今日から夫の白鳥撮影記録から綺麗な写真を少しずつご紹介します。
標題は、おなじみ、近藤 誠医師の本です。
「がん」に関する情報・解説は今まで散々ご紹介したので、
今回は「終末期の治療について」をメモします。
具合が悪くなって、入院すると、「点滴治療は当たり前」のようですが、
こんな状況も有り得るらしい、ということをメモしておきます。
P.54 転移がある「がん」は、放置した場合も、治療した場合でも、やがて
終末期を迎えます。このとき、水分補給・栄養補給という名目で点滴注射が
行われますが、それで患者はかえって苦しくなります。
これに対し、自然の成り行きに任せた場合には、諸臓器の機能が衰え、
食事がとれなくなり、痩せていき、尿量は少なく、呼吸は浅く、脈は弱くなり、
やがてロウソクの火が消えるように亡くなります。
人体は死期に向って、食事や水分を控えることにより、体がひからびて
ラクに死ぬことができるよう、自己調節しているわけです。
P.55 これに対し、水分が強制的に体内に入れられたらどうなるでしょうか。
尿や汗として排泄できなかった水分が体に溜まり、手足がむくみだします。
やがてその影響は肺にも及び、水が肺の中にしみだします。
すると人体は反射的に肺内の水分を痰として外に出そうとする。
しかし末期患者は、筋力も衰えているので(強い咳をして)痰を排出することが
できない。それで肺に水がますます溜まり、
酸素を体内に取り込むための肺スペースがいよいよ限られてきて、
いわば海でおぼれて水が気道から肺に入ったような状態になります。
これでは苦しい。
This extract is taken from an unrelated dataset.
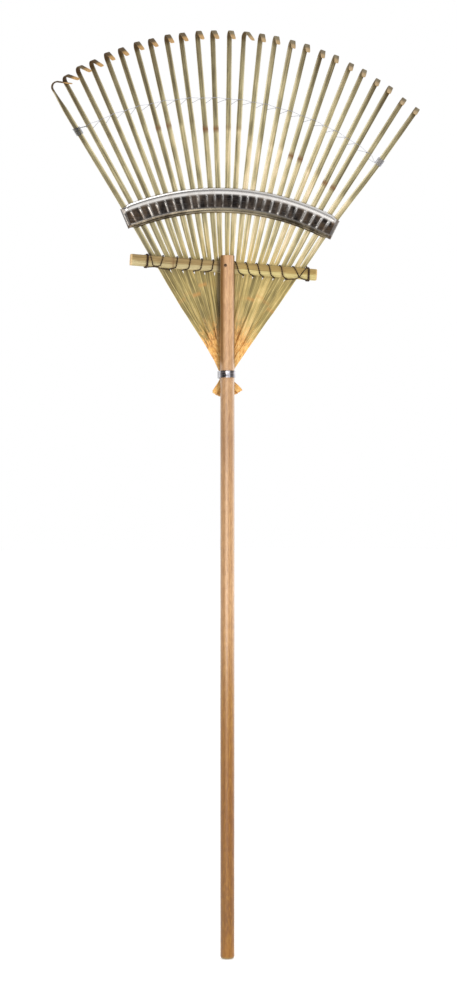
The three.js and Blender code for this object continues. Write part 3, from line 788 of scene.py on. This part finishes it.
def half_section(slat, side, r):
    """(across from the slat's middle line, towards the front) round one half of a slat at r."""
    half_width = outline(SIDE_OUTLINES[slat, side], r)
    half_depth = outline(SLAT_THICKNESS, r) / 2
    offset = outline(TINE_OFFSET, r)
    tine_half = outline(TINE_WIDTH, r) / 2
    split = split_distance(slat)
    parted = ease(split, split + NOTCH_LENGTH, r) if r > split else 0
    own_crown = ease(split - 15, split + 25, r)
    section = []
    for i, (across, depth) in enumerate(HALF_SECTION):
        joined_u = (across + 1) / 2 * half_width
        joined_t = depth
        if i >= INNER_START:
            joined_u = 0
            joined_t = 1 if depth > 0 else -1
        u = joined_u + (offset + across * tine_half - joined_u) * parted
        t = (joined_t + (depth - joined_t) * parted) * half_depth
        if t > 0:
            body_crown = BODY_CROWN * (joined_u / half_width) ** 2
            t -= body_crown + (TINE_CROWN * across * across - body_crown) * own_crown
        section.append((u, t))
    return section


def node_places(slat):
    """Distances at which this slat's bamboo has its nodes. They lie closer in on the right."""
    chance = random.Random(100 + slat)
    inner = INNER_NODE_R + INNER_NODE_STEP * (slat - MIDDLE_SLAT)
    inner += chance.uniform(-INNER_NODE_STRAY, INNER_NODE_STRAY)
    outer = OUTER_NODE_R + outline(OUTER_NODE_RISE, slat)
    outer += chance.uniform(-OUTER_NODE_STRAY, OUTER_NODE_STRAY)
    return inner, outer


def tine_stations(slat, tine):
    """A ring's (r, twist, how far the hook is bent there, length past the bend), tail to tip."""
    twist = hook_twist(tine)
    bend_r = tine_reach(slat) - TINE_THICKNESS / 2 - HOOK_BEND_RADIUS
    twist_start = spacer_distance(slat) + TWIST_CLEAR
    split = split_distance(slat)
    notch_end = split + NOTCH_LENGTH
    straight_rings = round((bend_r - split) / TINE_STEP)
    body = spread(TAIL_R, split, BODY_RINGS + 1)
    notch = spread(split, notch_end, NOTCH_RINGS + 1)[1:]
    for r in body + notch + spread(notch_end, bend_r, straight_rings + 1)[1:]:
        yield r, twist * ease(twist_start, bend_r, r), 0, 0
    for i in range(1, BEND_STEPS + 1):
        yield bend_r, twist, HOOK_BEND * i / BEND_STEPS, 0
    for beyond in spread(0, HOOK_STRAIGHT, STRAIGHT_STEPS + 1)[1:]:
        yield bend_r, twist, HOOK_BEND, beyond


def tail_stray(slat, r):
    """The tails that come out on the right are spread further apart."""
    return 1.1 * max(0, MIDDLE_SLAT - slat) * (1 - ease(TAIL_R, -6, r))


def half_tone(slat, along, outer_node, pale_edge):
    """How pale the bamboo is. It changes at the outer node, at the split and towards one edge, and
    is painted paler near the apex.
    """
    split = split_distance(slat)
    high = PALENESS[slat] - 0.1
    low = PALENESS[slat] + outline(LOW_PALER, slat)
    below_split = 0.47 + (low - 0.52) * 0.6
    low += (below_split - low) * (1 - ease(split - 20, split + 20, along))
    tone = low + (high - low) * ease(outer_node - 6, outer_node + 3, along)
    # Painted light: paler towards the apex, against the shade between the stacked slats.
    tone += 0.1 * (1 - ease(90, 160, along)) + 0.04
    return tone - 0.2 * ease(0.2, 0.9, -pale_edge) * ease(split - 5, split + 30, along)


def slat_half(slat, side, nodes):
    """Rings of one half of a slat from its tail to the hook's tip, and what its material reads."""
    tine = 2 * slat + (1 if side > 0 else 0)
    split = split_distance(slat)
    up, right, front = Vector((0, 0, 1)), Vector((1, 0, 0)), Vector((0, -1, 0))
    pale_side = side if tine < PALE_RIGHT_TINES else -side
    # The left half is the right one mirrored, so its points run the other way round.
    order = 1 if side > 0 else -1
    rings = []
    values = defaultdict(list)
    for r, twist, turn, beyond in tine_stations(slat, tine):
        offset = outline(TINE_OFFSET, r) * side
        along = r + turn * HOOK_BEND_RADIUS + beyond
        node = max(bump_at(along - place, NODE_REACH) for place in nodes)
        crease = max(bump_at(along - place, CREASE_REACH) for place in nodes)

        # Where the ring's middle is, and which way its width and its front face.
        spin = Matrix.Rotation(twist, 3, up)
        across, forward = spin @ right, spin @ front
        sideways = offset + tine_sway(tine, r) + slat_stray(slat, r) + tail_stray(slat, r)
        centre = Vector((sideways, slat_depth(slat, r), r))
        centre += up * (HOOK_BEND_RADIUS * sin(turn) + beyond * cos(turn))
        centre += forward * (HOOK_BEND_RADIUS * (1 - cos(turn)) + beyond * sin(turn))
        facing = forward * cos(turn) - up * sin(turn)

        thin = beyond / HOOK_STRAIGHT
        blunt = 1 - TIP_BLUNTNESS * ease(HOOK_STRAIGHT - BLUNT_LENGTH, HOOK_STRAIGHT, beyond)
        width_share = (1 + (TIP_WIDTH / TINE_WIDTH[-1][1] - 1) * thin) * blunt
        depth_share = (1 + (TIP_THICKNESS / TINE_THICKNESS - 1) * thin) * blunt
        ragged = RAGGED * wander(tine + 50, along, RAGGED_SCALE) + node * NODE_BULGE
        ring, strip, skin, tone = [], [], [], []
        for i, (u, t) in enumerate(half_section(slat, side, r)):
            local = (side * u - offset) * width_share
            if len(FRONT) <= i < BACK_START:
                local += ragged * side
            elif i >= INNER_START and r > split + NOTCH_LENGTH:
                local -= ragged * side
            depth = t * depth_share
            if t > 0 and r > PLANE_R:
                depth += node * NODE_SWELL - crease * CREASE_DEPTH
            ring.append(centre + across * local + facing * depth)
            pale_edge = HALF_SECTION[i][0] * pale_side
            peeled = 0.85 * ease(0.3, 0.8, pale_edge) * ease(split - 5, split + 30, r)
            strip.append(Vector((side * u + slat * 40, t, along)))
            skin.append(SKIN_SHOWN[i] * (1 - peeled))
            tone.append(half_tone(slat, along, nodes[1], pale_edge))
        rings.append(ring[::order])
        for key, row in (("strip", strip), ("skin", skin), ("tone", tone)):
            values[key] += row[::order]

        # Values that are the same all round the ring.
        hook = along - (tine_reach(slat) - 10)
        bend = outline(BURNT, tine) * ease(-14, 2, hook) * (1 - 0.4 * ease(28, 40, hook))
        gold_r = r + 7 * wander(tine + 20, r, 13) + GOLD_DIP * (slat / MIDDLE_SLAT - 1) ** 2
        around = {
            "mark": (0.8 if along < split else 1) * min(1, crease + 0.35 * node),
            "scorch": max(0.42 * ease(-90, 0, hook), bend),
            "gold": 1 - ease(66, 96, gold_r),
            "freckled": 0.7 * (1 - ease(90, 118, gold_r)),
            "tip": outline(TIP_BARENESS, tine) * ease(27, 37, hook),
        }
        for key, value in around.items():
            values[key] += [value] * len(ring)
    return rings, values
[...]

じっと寝ていても、苦しくなるのです。
それで患者は、鎮静剤等で早く意識をなくしてくれと願うようになる
(実行すると、お迎えが早くなります)。
だから、末期患者が呼吸困難になったら、
点滴のせいではないかと疑ってみることが必要です。
点滴はまた、感染症の源にもなります。
点滴のため血管内に留置したカテーテル(管)の周囲に細菌が繁殖し、
敗血症や肺炎へつながっていくのです。これでは病人は苦しくなるばかりですし、
命も縮めます。日本の年間(すべての死因による)死亡数は125万人。
そのうち数万人は、死因ががんや脳卒中となっていても、
直接の死亡原因はカテーテルによる感染症と見られます。